Kafka Exporter Grafana Dashboard(ID-7589)

Deploy Rules

  1. Download the template and parameter files

    Alerting Rules

  2. Edit the following values in the parameter files. Retrieve the resource ID of the resources from the JSON View of their Overview page.

    Parameter Value
    azureMonitorWorkspace Resource ID for the Azure Monitor workspace. Retrieve from the JSON view on the Overview page for the Azure Monitor workspace.
    location Location of the Azure Monitor workspace. Retrieve from the JSON view on the Overview page for the Azure Monitor workspace.
    clusterName Name of the AKS cluster. Retrieve from the JSON view on the Overview page for the cluster.
    actionGroupId Resource ID for the alert action group. Retrieve from the JSON view on the Overview page for the action group. Learn more about action groups
  3. Deploy the template by using any standard methods for installing ARM templates. For guidance, see ARM template samples for Azure Monitor.

  4. Once deployed, you can view the rules in the Azure portal as described in - Prometheus Alerts

Note

Review the alert thresholds to make sure it suits your cluster/workloads and update it accordingly.

Please note that the above rules are not scoped to a cluster. If you would like to scope the rules to a specific cluster, see Limiting rules to a specific cluster for more details.

Learn more about Prometheus Alerts.

If you want to use any other OSS prometheus alerting/recording rules please use the converter here to create the azure equivalent prometheus rules az-prom-rules-converter

More jmx_exporter metrics using strimzi

If you are using the strimzi operator for deploying the kafka clusters, deploy the pod monitors to get more jmx_exporter metrics.

Note

Metrics need to be exposed by the kafka cluster deployments like the examples here.

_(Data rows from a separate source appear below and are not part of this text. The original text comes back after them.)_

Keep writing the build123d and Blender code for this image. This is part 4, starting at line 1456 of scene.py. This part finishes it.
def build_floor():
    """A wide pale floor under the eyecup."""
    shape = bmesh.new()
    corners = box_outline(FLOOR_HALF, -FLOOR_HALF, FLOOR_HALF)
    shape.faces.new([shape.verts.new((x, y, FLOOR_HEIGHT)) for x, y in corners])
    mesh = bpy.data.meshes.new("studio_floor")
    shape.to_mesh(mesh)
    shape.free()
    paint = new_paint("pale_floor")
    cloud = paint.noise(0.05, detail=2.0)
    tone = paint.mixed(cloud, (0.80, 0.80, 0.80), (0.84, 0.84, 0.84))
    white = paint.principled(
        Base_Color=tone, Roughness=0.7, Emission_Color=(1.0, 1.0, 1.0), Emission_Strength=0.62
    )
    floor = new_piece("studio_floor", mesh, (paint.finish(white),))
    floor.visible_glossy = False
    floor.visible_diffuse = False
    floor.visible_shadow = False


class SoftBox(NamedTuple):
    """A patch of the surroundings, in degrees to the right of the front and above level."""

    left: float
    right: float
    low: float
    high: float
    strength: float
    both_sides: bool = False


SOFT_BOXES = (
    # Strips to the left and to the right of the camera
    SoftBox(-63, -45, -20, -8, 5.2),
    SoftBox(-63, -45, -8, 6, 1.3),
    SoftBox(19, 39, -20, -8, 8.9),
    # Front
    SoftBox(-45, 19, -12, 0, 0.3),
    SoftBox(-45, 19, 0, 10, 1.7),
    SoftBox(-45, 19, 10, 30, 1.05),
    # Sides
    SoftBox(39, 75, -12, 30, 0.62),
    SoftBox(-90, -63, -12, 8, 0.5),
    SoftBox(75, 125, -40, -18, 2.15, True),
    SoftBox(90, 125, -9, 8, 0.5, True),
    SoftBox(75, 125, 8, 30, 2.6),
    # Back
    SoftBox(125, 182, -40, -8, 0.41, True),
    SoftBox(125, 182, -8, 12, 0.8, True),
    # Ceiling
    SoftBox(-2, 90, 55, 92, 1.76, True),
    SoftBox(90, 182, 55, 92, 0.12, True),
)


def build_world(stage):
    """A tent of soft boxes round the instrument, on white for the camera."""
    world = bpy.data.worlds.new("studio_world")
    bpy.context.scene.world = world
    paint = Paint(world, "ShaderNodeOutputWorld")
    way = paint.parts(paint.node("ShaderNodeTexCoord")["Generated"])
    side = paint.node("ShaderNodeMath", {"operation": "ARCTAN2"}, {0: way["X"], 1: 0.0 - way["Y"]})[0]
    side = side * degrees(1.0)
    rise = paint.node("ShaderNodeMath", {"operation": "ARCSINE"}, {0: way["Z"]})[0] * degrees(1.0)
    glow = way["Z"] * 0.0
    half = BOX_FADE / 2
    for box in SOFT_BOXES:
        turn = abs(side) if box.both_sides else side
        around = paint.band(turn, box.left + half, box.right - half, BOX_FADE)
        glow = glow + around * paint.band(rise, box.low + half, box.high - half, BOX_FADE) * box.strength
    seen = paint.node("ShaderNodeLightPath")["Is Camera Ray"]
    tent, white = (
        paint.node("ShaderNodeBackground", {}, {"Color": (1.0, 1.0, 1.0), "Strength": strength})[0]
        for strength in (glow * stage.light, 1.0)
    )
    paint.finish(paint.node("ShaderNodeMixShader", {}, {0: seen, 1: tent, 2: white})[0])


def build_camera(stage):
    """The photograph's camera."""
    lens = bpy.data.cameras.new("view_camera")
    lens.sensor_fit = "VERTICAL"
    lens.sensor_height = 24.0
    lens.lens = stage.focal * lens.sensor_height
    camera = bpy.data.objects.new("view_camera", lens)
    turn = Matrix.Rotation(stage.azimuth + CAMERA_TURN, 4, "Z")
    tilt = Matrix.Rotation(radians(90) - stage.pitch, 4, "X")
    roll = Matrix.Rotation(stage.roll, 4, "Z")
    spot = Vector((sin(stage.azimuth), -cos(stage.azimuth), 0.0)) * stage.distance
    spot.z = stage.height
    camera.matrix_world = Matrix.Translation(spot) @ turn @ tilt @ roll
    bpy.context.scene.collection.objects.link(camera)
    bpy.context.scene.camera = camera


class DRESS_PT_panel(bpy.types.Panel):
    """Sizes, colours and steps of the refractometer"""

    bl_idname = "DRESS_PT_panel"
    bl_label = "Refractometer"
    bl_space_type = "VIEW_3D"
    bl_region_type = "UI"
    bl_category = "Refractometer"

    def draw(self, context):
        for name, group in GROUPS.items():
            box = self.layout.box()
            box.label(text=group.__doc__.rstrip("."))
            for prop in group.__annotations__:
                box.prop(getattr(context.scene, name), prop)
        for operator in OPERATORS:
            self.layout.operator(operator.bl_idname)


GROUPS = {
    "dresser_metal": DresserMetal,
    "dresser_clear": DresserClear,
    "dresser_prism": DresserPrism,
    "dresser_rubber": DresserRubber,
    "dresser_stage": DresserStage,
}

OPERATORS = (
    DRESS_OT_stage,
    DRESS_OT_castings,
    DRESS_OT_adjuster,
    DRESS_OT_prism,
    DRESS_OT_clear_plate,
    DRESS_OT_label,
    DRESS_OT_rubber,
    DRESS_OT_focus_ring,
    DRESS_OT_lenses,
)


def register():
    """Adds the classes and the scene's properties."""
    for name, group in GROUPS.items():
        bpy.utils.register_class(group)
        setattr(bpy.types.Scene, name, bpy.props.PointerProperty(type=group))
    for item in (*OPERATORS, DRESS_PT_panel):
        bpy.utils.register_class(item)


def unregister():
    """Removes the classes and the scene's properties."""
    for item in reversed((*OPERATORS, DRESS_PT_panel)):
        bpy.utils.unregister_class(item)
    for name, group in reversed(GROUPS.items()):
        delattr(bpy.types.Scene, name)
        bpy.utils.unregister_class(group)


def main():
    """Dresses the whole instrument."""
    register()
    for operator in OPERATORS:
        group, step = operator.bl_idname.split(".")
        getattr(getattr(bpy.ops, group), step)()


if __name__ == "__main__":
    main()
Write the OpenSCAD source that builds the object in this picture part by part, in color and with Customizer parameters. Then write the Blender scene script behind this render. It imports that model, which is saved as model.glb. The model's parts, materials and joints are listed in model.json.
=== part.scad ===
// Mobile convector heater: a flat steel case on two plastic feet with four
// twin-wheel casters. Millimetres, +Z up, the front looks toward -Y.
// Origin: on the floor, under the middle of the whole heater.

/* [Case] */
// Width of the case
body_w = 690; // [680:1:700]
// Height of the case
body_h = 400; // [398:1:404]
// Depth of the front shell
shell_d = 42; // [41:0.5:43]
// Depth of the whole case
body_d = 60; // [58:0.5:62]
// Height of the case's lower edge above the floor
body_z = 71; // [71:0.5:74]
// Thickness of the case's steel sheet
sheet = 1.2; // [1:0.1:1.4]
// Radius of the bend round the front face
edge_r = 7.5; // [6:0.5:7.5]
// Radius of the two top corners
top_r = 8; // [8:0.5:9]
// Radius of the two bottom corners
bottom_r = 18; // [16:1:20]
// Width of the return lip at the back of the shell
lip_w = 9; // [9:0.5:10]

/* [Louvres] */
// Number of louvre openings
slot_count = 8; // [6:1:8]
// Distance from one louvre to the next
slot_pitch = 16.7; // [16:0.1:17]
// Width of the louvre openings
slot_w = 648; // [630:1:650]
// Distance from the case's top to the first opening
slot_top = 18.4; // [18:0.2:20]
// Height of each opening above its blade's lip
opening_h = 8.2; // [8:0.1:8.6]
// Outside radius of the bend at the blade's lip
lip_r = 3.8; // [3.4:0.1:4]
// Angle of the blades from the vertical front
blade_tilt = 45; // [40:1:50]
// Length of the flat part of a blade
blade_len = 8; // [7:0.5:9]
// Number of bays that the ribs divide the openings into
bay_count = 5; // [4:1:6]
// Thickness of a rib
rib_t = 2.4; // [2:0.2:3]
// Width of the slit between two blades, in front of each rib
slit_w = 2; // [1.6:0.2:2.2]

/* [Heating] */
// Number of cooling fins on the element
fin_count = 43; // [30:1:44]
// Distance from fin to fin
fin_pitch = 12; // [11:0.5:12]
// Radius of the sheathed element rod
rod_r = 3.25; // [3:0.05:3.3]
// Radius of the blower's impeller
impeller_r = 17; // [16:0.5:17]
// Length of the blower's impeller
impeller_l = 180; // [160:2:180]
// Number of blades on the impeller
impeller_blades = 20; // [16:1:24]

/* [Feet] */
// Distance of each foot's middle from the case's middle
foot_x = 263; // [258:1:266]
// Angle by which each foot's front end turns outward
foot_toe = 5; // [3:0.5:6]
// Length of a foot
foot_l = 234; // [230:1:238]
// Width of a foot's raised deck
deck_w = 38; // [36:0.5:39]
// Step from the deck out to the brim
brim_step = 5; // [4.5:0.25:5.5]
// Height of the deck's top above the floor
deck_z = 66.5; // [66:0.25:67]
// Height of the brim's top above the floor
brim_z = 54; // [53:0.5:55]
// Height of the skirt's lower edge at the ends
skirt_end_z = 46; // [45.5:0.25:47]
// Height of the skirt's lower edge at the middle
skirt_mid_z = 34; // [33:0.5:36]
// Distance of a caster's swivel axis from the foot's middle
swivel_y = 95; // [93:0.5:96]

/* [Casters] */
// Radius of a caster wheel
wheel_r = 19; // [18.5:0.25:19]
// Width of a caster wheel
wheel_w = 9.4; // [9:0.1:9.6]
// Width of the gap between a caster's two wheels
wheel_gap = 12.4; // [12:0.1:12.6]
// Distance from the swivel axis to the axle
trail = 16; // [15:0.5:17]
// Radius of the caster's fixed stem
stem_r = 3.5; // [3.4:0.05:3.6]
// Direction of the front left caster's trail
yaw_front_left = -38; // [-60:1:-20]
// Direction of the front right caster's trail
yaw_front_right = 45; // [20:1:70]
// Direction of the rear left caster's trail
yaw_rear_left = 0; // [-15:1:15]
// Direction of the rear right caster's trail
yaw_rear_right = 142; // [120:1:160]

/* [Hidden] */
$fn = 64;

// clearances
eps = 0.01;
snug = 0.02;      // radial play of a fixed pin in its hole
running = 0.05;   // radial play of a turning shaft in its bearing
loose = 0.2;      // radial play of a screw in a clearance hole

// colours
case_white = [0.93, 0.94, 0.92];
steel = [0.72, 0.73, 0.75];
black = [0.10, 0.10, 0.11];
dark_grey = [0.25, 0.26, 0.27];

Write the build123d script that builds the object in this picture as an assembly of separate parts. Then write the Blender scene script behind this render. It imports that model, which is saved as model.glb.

Refer to the kafka-.*-metrics.yaml files to configure metrics to be exposed.

The pod monitors here also assume that the namespace where the kafka workload is deployed in 'kafka'. Update it accordingly if the workloads are deployed in another namespace.

apiVersion: azmonitoring.coreos.com/v1
kind: PodMonitor
metadata:
  name: azmon-cluster-operator-metrics
  labels:
    app: strimzi
spec:
  selector:
    matchLabels:
      strimzi.io/kind: cluster-operator
  namespaceSelector:
    matchNames:
      - kafka
  podMetricsEndpoints:
  - path: /metrics
    port: http
---
apiVersion: azmonitoring.coreos.com/v1
kind: PodMonitor
metadata:
  name: azmon-entity-operator-metrics
  labels:
    app: strimzi
spec:
  selector:
    matchLabels:
      app.kubernetes.io/name: entity-operator
  namespaceSelector:
    matchNames:
      - kafka
  podMetricsEndpoints:
  - path: /metrics
    port: healthcheck
---
apiVersion: azmonitoring.coreos.com/v1
kind: PodMonitor
metadata:
  name: azmon-bridge-metrics
  labels:
    app: strimzi
spec:
  selector:
    matchLabels:
      strimzi.io/kind: KafkaBridge
  namespaceSelector:
    matchNames:
      - kafka
  podMetricsEndpoints:
  - path: /metrics
    port: rest-api
---
apiVersion: azmonitoring.coreos.com/v1
kind: PodMonitor
metadata:
  name: azmon-kafka-resources-metrics
  labels:
    app: strimzi
spec:
  selector:
    matchExpressions:
      - key: "strimzi.io/kind"
        operator: In
        values: ["Kafka", "KafkaConnect", "KafkaMirrorMaker", "KafkaMirrorMaker2"]
  namespaceSelector:
    matchNames:
      - kafka
  podMetricsEndpoints:
  - path: /metrics
    port: tcp-prometheus
    relabelings:
    - separator: ;
      regex: __meta_kubernetes_pod_label_(strimzi_io_.+)
      replacement: $1
      action: labelmap
    - sourceLabels: [__meta_kubernetes_namespace]
      separator: ;
      regex: (.*)
      targetLabel: namespace
      replacement: $1
      action: replace
    - sourceLabels: [__meta_kubernetes_pod_name]
      separator: ;
      regex: (.*)
      targetLabel: kubernetes_pod_name
      replacement: $1
      action: replace
    - sourceLabels: [__meta_kubernetes_pod_node_name]
      separator: ;
      regex: (.*)
      targetLabel: node_name
      replacement: $1
      action: replace
    - sourceLabels: [__meta_kubernetes_pod_host_ip]
      separator: ;
      regex: (.*)
      targetLabel: node_ip
      replacement: $1
      action: replace

Alerts with strimzi

Rich set of alerts based off of strimzi metrics can also be configured by refering to the examples.

Note

If using any other way of exposing the jmx_exporter on your kafka cluster, please follow the instructions here on how to configure the pod or service monitors accordingly.

Grafana Dashboards for more jmx metrics with strimzi

Please also see the grafana-dashboards-for-strimzi to view dashboards for metrics exposed by strimzi operator.

Troubleshooting

When the service monitors or pod monitors are successfully applied, if you want to make sure that the service monitor targets get picked up by the addon, follow the instructions here.